Whether it's in our blog articles or the market analyses included in our property pack about London, we always rely on the strongest methodology we can and we don't throw out numbers at random.

We also aim to be fully transparent, so below we've listed the authoritative sources we used, and explained how we used them and the methods behind our estimates.

Source Why it's authoritative How we used it
Office for National Statistics (ONS) ONS is the UK's official statistics agency and provides the baseline "official view" on housing and rent data. We used it to anchor London's recent house price and rent inflation trends going into 2026. We cross-checked its data with lender and portal indices to avoid overreacting to any single dataset.
UK House Price Index (HM Land Registry) UKHPI is the official house price index built from completed transactions, not asking prices. We used it to ground discussions of price changes in actual completed-sale reality. We used it as the reference point when discussing volatility and market resilience.
Rightmove House Price Index Rightmove is the UK's largest property portal and publishes a transparent, consistent asking-price series with activity metrics. We used it for early-2026 momentum signals like new listings, buyer enquiries, and price reductions. We treated it as leading indicators rather than proof of achieved prices.
RICS UK Residential Market Survey RICS is the professional body for surveyors and its monthly survey is a widely cited sentiment indicator. We used it to capture on-the-ground market balance (buyer enquiries vs instructions) entering 2026. We used it to check whether portal activity matched what agents were actually experiencing.
UK Finance Mortgage Market Forecasts UK Finance aggregates lender data and is the standard industry reference for mortgage market sizing and outlook. We used it for a 2026 baseline on lending volumes, transactions, and remortgage dynamics. We used it to translate rate expectations into likely buyer demand patterns.
GOV.UK Stamp Duty Land Tax Guidance This is the UK government's definitive source for purchase tax rates and rules. We used it to explain the real all-in cost of buying in London where SDLT can be substantial. We used it to highlight how tax affects liquidity and resale decisions.
GOV.UK SDLT Non-Resident Surcharge HMRC guidance is the authoritative rulebook for the 2% non-resident surcharge. We used it to spell out the specific extra tax foreigners pay when buying in London. We used it to frame realistic cost scenarios for non-UK resident buyers in 2026.
Transport for London Elizabeth Line Report TfL is the transport authority and this report documents outcomes from a major infrastructure change. We used it to identify demand tailwinds around connectivity improvements in London.
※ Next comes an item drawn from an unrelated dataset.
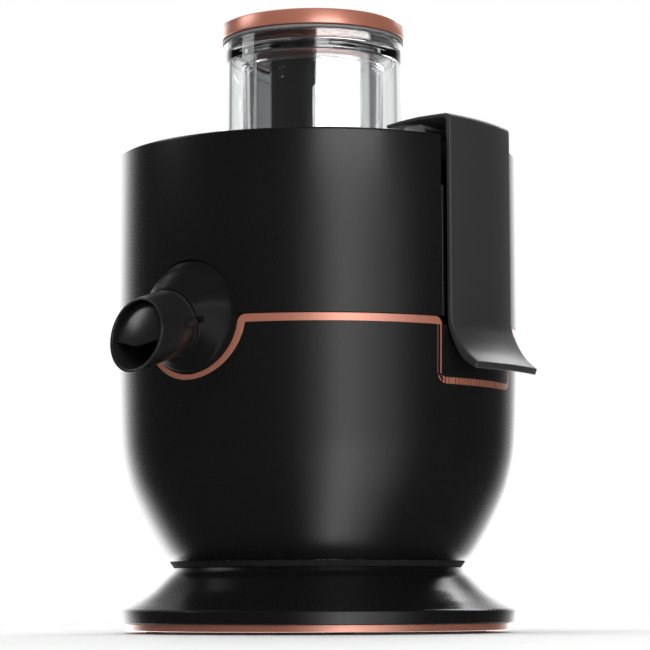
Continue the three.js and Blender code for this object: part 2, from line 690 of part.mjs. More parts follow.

We used it alongside neighborhood examples linked to Elizabeth line access.
Nationwide House Price Outlook 2026 Nationwide is a major lender with a long-running index and clearly stated forecast methodology. We used it for a credible national 2026 price-growth range to frame base case scenarios. We used it as a check against portal optimism or pessimism.
GLA London Population Projections GLA City Intelligence is the official London-wide forecasting unit used for planning and policy. We used it to connect demographics to long-run housing demand in London. We used it to support the 3 to 5 year demand outlook beyond headline price noise.